I need to choose again.
I want to choose again.
I will choose again.
This time, I choose love.
When I say that, I do not necessarily mean that I am choosing love for others, though that is always a good (and a God) thing. What I mean by choosing love is that I am choosing God’s love for me. His love which means He has a plan for me, a plan for my good and to prosper my future. I do not want to choose fear and let it paralyze me again. I want to choose and believe in God’s love for me, no matter how nervous I may feel about the big changes coming our way. I want to continually choose God’s love for me and have faith that He will open the necessary doors and that all will work out.
One thing is for absolutely certain: God has never failed me yet. I choose to believe that He will not start now.
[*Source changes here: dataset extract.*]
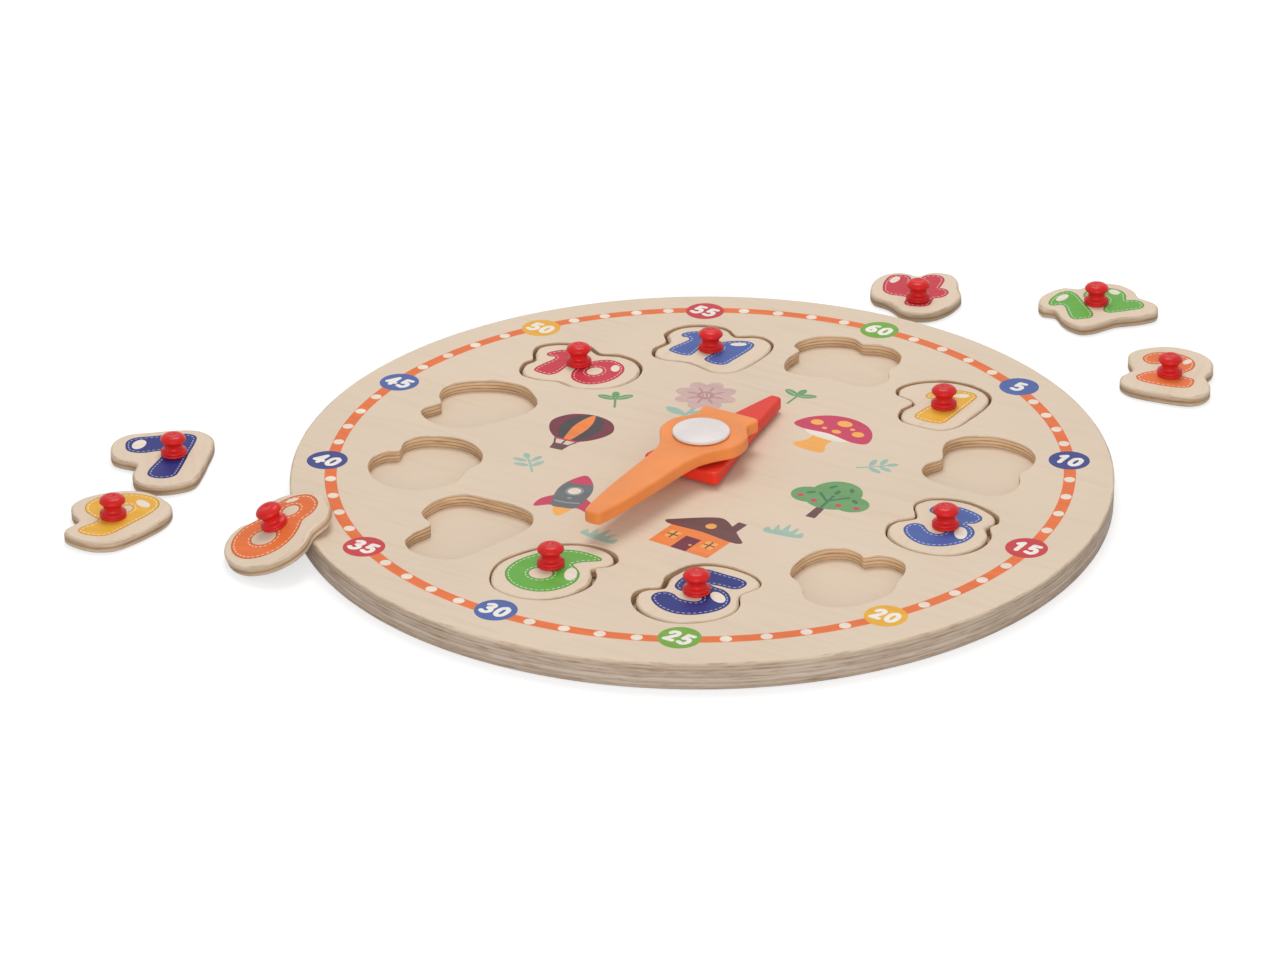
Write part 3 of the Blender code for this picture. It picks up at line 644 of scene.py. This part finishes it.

Yesterday, my little girl and I took advantange of the beautiful day and took a nice, long walk. We have been cooped up in the house by the weather and the last week of school, and we needed some fresh air desperately. So we pulled on our sneakers, got out her bike, and my little girl and I took 35 minutes to walk/bike almost the entire length of the main road through our little town.
My daughter and I are very different personalities, you may have noticed if you have been reading here for a while, but that walk and then sitting down together with ice cream afterward were very nice. For a little while, our personalities didn’t rub each other wrongly. I was patient and she was attentive. We left our house in one direction and returned from the other direction. She paid close attention to stopping at each road or sidestreet to look and listen before crossed. I called out encouragement and helped her walk through a newly-formed anxiety of the train crossing through town. At one point while sitting on our front steps, my girl scooted close to me so her shoulder touched my arm, and I leaned back into her, a silent reminder each to each that we love each other. It has been a rough two months, cooped up together, constantly in each other’s bubbles, an introvert and extreme extrovert. That quiet moment shared between us was honestly a little miracle moment in the midst of the past few weeks, and I am so thankful for it.
This time of separation and isolation has been difficult for us all. It has often rubbed our personalities and feelings the wrong way. Introverts have been surrounded by their people on a constant basis with no way to escape the chaos of family. Extroverts have been prevented from surrounding themselves by their friends and new people with whom they can make friends. Parents suddenly had to take on the role of teacher, conductor, coach, etc. Children have had to take greater the initiative of learning. We have ALL become counselors to a greater degree as we try to meet our children’s hierarchy of needs in the midst of all this (which they often cannot even articulate), as well as our own. We are all starved for the companionship and affective of separate family and friends. This has been and is hard.
So that quiet moment when my girl leaned into me, or at night when she requests a lullaby and reaches to hold my hand while I sing, those momentary miracle mean even more. And I want to notice them before it is too late.
May we notice and cherish these momentary miracles as we walk through these days…separate but still together.